Et de quelle (s) hantise (s) s’agit-il donc aussi qui pourrait prendre sa source dans la scène originaire? N’est-ce pas finalement cette dernière qui hante et habite inconsciemment l’œil du photographe que Vincent Citot est aussi ?
En effet, on peut se demander si les photographies des paysages qui accompagnent son récit ne représentent pas la recherche et la recréation sublimée ─ recréation métaphysique où le temps est suspendu ─ de cette scène originaire ou scène primitive[16]. Si Freud la conçoit volontiers comme justification de l’Œdipe et de la sexualité, chez Vincent Citot, elle s’apparente également à un questionnement antéoedipien sur le commencement ou, si l’on préfère, sur le moment de la naissance, ce processus de séparation d’avec le corps maternel, ce processus d’individuation, principe même de la réalité que le nouveau-né affronte en faisant pour la première fois l’épreuve de la solitude.
Quelques unes de ses photographies[17] sont à cet égard explicites.
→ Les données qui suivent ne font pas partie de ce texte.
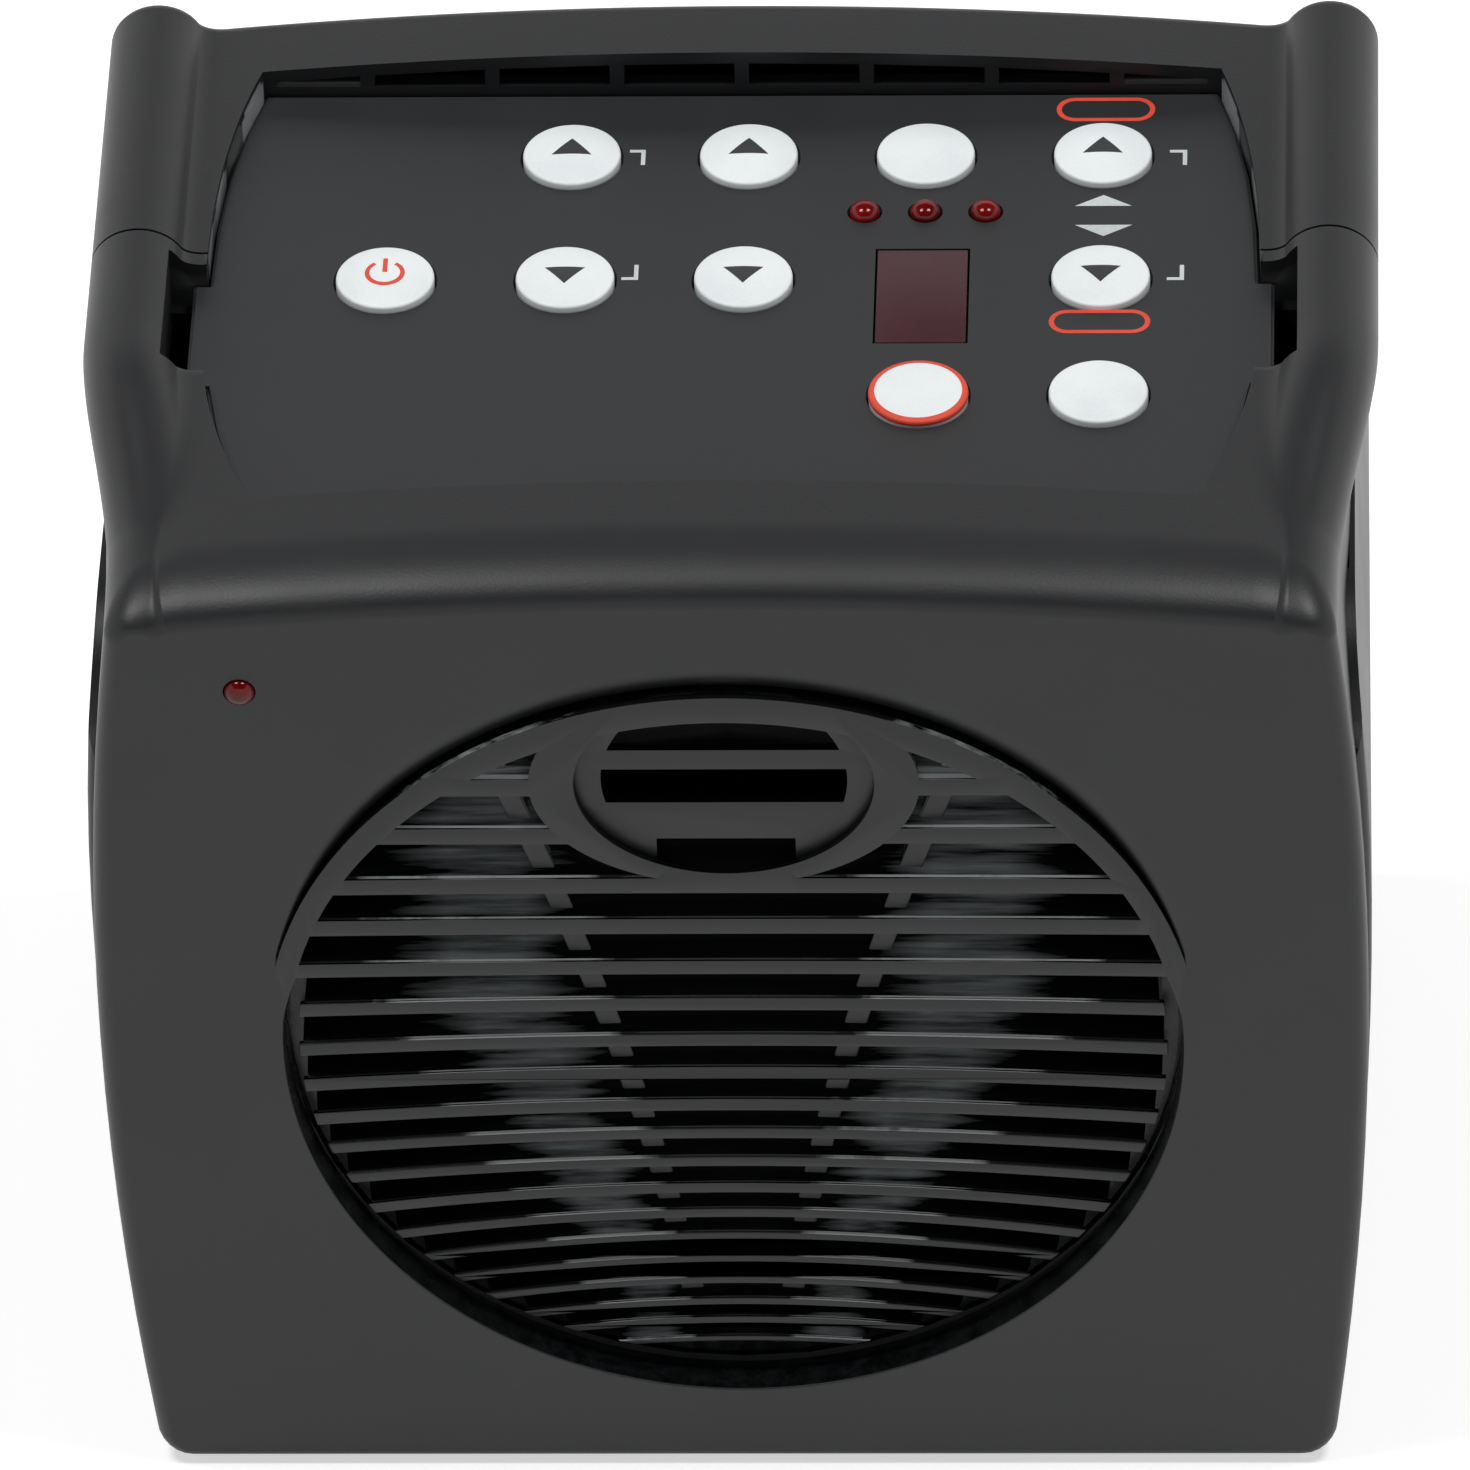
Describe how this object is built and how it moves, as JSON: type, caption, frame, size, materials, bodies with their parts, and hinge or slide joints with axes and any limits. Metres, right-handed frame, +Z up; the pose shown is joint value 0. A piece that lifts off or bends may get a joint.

On le voit dans sa nudité, tel un nouveau-né. On pourrait l’imaginer tout juste sorti du corps de la terre-mère originelle. D’un point de vue plus général et anthropologique, ce contact direct de l’homme, peau contre croûte terrestre, évoque l’homme à ses origines.
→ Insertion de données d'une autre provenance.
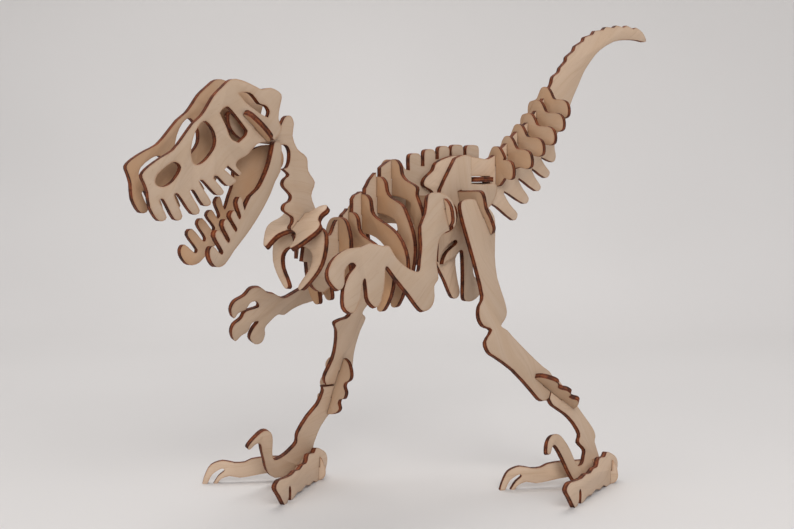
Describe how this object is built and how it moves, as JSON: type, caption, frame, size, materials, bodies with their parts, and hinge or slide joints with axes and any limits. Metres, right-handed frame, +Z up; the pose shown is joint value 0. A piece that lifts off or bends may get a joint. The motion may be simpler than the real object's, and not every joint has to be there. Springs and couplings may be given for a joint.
{
  "type": "wooden 3d jigsaw model",
  "caption": "Free-standing skeleton model of a two-legged dinosaur, slotted together from flat laser-cut plywood plates.",
  "frame": {"origin": "on the floor, under the middle of the model's bounding box", "axes": "+X from the nose towards the tail tip, +Z up, -Y side is the side of the leg that reaches back"},
  "size_m": [0.4112, 0.1922, 0.283],
  "materials": {
    "ankle_link_far": "bare birch plywood with laser-charred edges",
    "ankle_link_near": "bare birch plywood with laser-charred edges",
    "arm_far": "bare birch plywood with laser-charred edges",
    "arm_near": "bare birch plywood with laser-charred edges",
    "chest_cross": "bare birch plywood with laser-charred edges",
    "head_cross": "bare birch plywood with laser-charred edges",
    "hip_cross": "bare birch plywood with laser-charred edges",
    "jaw_far": "bare birch plywood with laser-charred edges",
    "jaw_near": "bare birch plywood with laser-charred edges",
    "leg_far": "bare birch plywood with laser-charred edges",
    "leg_near": "bare birch plywood with laser-charred edges",
    "long_toe_far": "bare birch plywood with laser-charred edges",
    "long_toe_near": "bare birch plywood with laser-charred edges",
    "neck_cross": "bare birch plywood with laser-charred edges",
    "pelvis_key": "bare birch plywood with laser-charred edges",
    "pelvis_plate": "bare birch plywood with laser-charred edges",
    "rib_1": "bare birch plywood with laser-charred edges",
    "rib_2": "bare birch plywood with laser-charred edges",
    "rib_3": "bare birch plywood with laser-charred edges",
    "rib_4": "bare birch plywood with laser-charred edges",
    "rib_5": "bare birch plywood with laser-charred edges",
    "shin_far": "bare birch plywood with laser-charred edges",
    "shin_near": "bare birch plywood with laser-charred edges",
    "shoulder_cross": "bare birch plywood with laser-charred edges",
    "side_toe_far": "bare birch plywood with laser-charred edges",
    "side_toe_near": "bare birch plywood with laser-charred edges",
    "skull_far": "bare birch plywood with laser-charred edges",
    "skull_near": "bare birch plywood with laser-charred edges",
    "spine_plate": "bare birch plywood with laser-charred edges",
    "tail_cross_1": "bare birch plywood with laser-charred edges",
    "tail_cross_2": "bare birch plywood with laser-charred edges",
    "tail_cross_3": "bare birch plywood with laser-charred edges",
    "tail_cross_4": "bare birch plywood with laser-charred edges",
    "tail_cross_5": "bare birch plywood with laser-charred edges",
    "tail_cross_6": "bare birch plywood with laser-charred edges",
    "tail_plate": "bare birch plywood with laser-charred edges"
  },
  "bodies": {
    "root": {"ankle_link_far": "ankle_link_far", "ankle_link_near": "ankle_link_near", "arm_far": "arm_far", "arm_near": "arm_near", "chest_cross": "chest_cross", "head_cross": "head_cross", "hip_cross": "hip_cross", "jaw_far": "jaw_far", "jaw_near": "jaw_near", "leg_far": "leg_far", "leg_near": "leg_near", "long_toe_far": "long_toe_far", "long_toe_near": "long_toe_near", "neck_cross": "neck_cross", "pelvis_key": "pelvis_key", "pelvis_plate": "pelvis_plate", "shin_far": "shin_far", "shin_near": "shin_near", "shoulder_cross": "shoulder_cross", "side_toe_far": "side_toe_far", "side_toe_near": "side_toe_near", "skull_far": "skull_far", "skull_near": "skull_near", "spine_plate": "spine_plate", "tail_plate": "tail_plate"},
    "rib_1_body": {"rib_1": "rib_1"},
    "rib_2_body": {"rib_2": "rib_2"},
    "rib_3_body": {"rib_3": "rib_3"},
    "rib_4_body": {"rib_4": "rib_4"},
    "rib_5_body": {"rib_5": "rib_5"},
    "tail_cross_1_body": {"tail_cross_1": "tail_cross_1"},
    "tail_cross_2_body": {"tail_cross_2": "tail_cross_2"},
    "tail_cross_3_body": {"tail_cross_3": "tail_cross_3"},
    "tail_cross_4_body": {"tail_cross_4": "tail_cross_4"},
    "tail_cross_5_body": {"tail_cross_5": "tail_cross_5"},
    "tail_cross_6_body": {"tail_cross_6": "tail_cross_6"}
  },
  "joints": [
    {"name": "rib_1_lift", "type": "slide", "parent": "root", "child": "rib_1_body", "axis": [0, 0, 1], "range_m": [0, 0.02]},
    {"name": "rib_2_lift", "type": "slide", "parent": "root", "child": "rib_2_body", "axis": [0, 0, 1], "range_m": [0, 0.02]},
    {"name": "rib_3_lift", "type": "slide", "parent": "root", "child": "rib_3_body", "axis": [0, 0, 1], "range_m": [0, 0.02]},
    {"name": "rib_4_lift", "type": "slide", "parent": "root", "child": "rib_4_body", "axis": [0, 0, 1], "range_m": [0, 0.02]},
    {"name": "rib_5_lift", "type": "slide", "parent": "root", "child": "rib_5_body", "axis": [0, 0, 1], "range_m": [0, 0.02]},
    {"name": "tail_cross_1_lift", "type": "slide", "parent": "root", "child": "tail_cross_1_body", "axis": [0, 0, 1], "range_m": [0, 0.02]},
    {"name": "tail_cross_2_lift", "type": "slide", "parent": "root", "child": "tail_cross_2_body", "axis": [0, 0, 1], "range_m": [0, 0.02]},
    {"name": "tail_cross_3_lift", "type": "slide", "parent": "root", "child": "tail_cross_3_body", "axis": [0, 0, 1], "range_m": [0, 0.02]},
    {"name": "tail_cross_4_lift", "type": "slide", "parent": "root", "child": "tail_cross_4_body", "axis": [0, 0, 1], "range_m": [0, 0.02]},
    {"name": "tail_cross_5_lift", "type": "slide", "parent": "root", "child": "tail_cross_5_body", "axis": [0, 0, 1], "range_m": [0, 0.02]},
    {"name": "tail_cross_6_lift", "type": "slide", "parent": "root", "child": "tail_cross_6_body", "axis": [0, 0, 1], "range_m": [0, 0.02]}
  ]
}
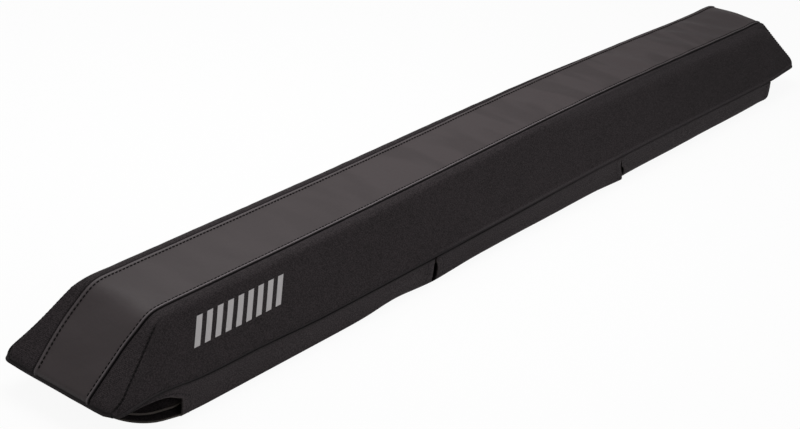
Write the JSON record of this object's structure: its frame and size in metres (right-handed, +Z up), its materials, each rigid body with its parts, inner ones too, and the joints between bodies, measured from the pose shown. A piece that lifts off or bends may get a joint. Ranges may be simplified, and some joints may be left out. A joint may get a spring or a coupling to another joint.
{
  "type": "roof rack pad",
  "caption": "Long foam wedge in a sewn dark cover with ramped ends, which wraps a flat load bar with hook and loop flaps.",
  "frame": {"origin": "under the middle of the pad, on the surface that the closed flaps lie on", "axes": "+X along the bar, from the front end to the rear end; +Y across it, from the near side to the far side; +Z up, from the flaps to the top panel"},
  "size_m": [0.761, 0.088, 0.0615],
  "materials": {
    "coated_cloth": "charcoal polyester with a smooth satin coating",
    "woven_cloth": "coarse black woven polyester, matt",
    "flap_cloth": "coarse black woven polyester, matt, with turned hems",
    "binding_tape": "black woven binding tape",
    "foam": "closed-cell foam, hidden in the cover",
    "hook_and_loop": "black hook and loop strip"
  },
  "bodies": {
    "root": {"foam_core": "foam", "top_panel": "coated_cloth", "side_panel_near": "woven_cloth", "side_panel_far": "woven_cloth", "base_panel": "woven_cloth", "base_binding": "binding_tape", "flap_near_front": "flap_cloth", "flap_near_middle": "flap_cloth", "flap_near_rear": "flap_cloth", "flap_far_front": "flap_cloth", "flap_far_middle": "flap_cloth", "flap_far_rear": "flap_cloth", "loop_strip_front": "hook_and_loop", "loop_strip_middle": "hook_and_loop", "loop_strip_rear": "hook_and_loop", "hook_strip_front": "hook_and_loop", "hook_strip_middle": "hook_and_loop", "hook_strip_rear": "hook_and_loop"}
  },
  "joints": []
}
En témoigne notamment la photographie de couverture qui s’intitule à juste titre Renaissance II. L’angle de vue semble avoir été pris ou retravaillé en plongée laissant supposer un regard extérieur, lointain, distant. De prime abord, le spectateur pense à un paysage lunaire, désert où le temps est ralenti, sinon immobile comme pour rappeler les origines de la vie sidérale et terrestre. Tout petit, le corps détendu, bras et jambes en étoiles[18], l’homme se ressource et repose sur l’immense surface de ce corps terrestre dont la peau est à quelque endroit sinueuse et craquelée.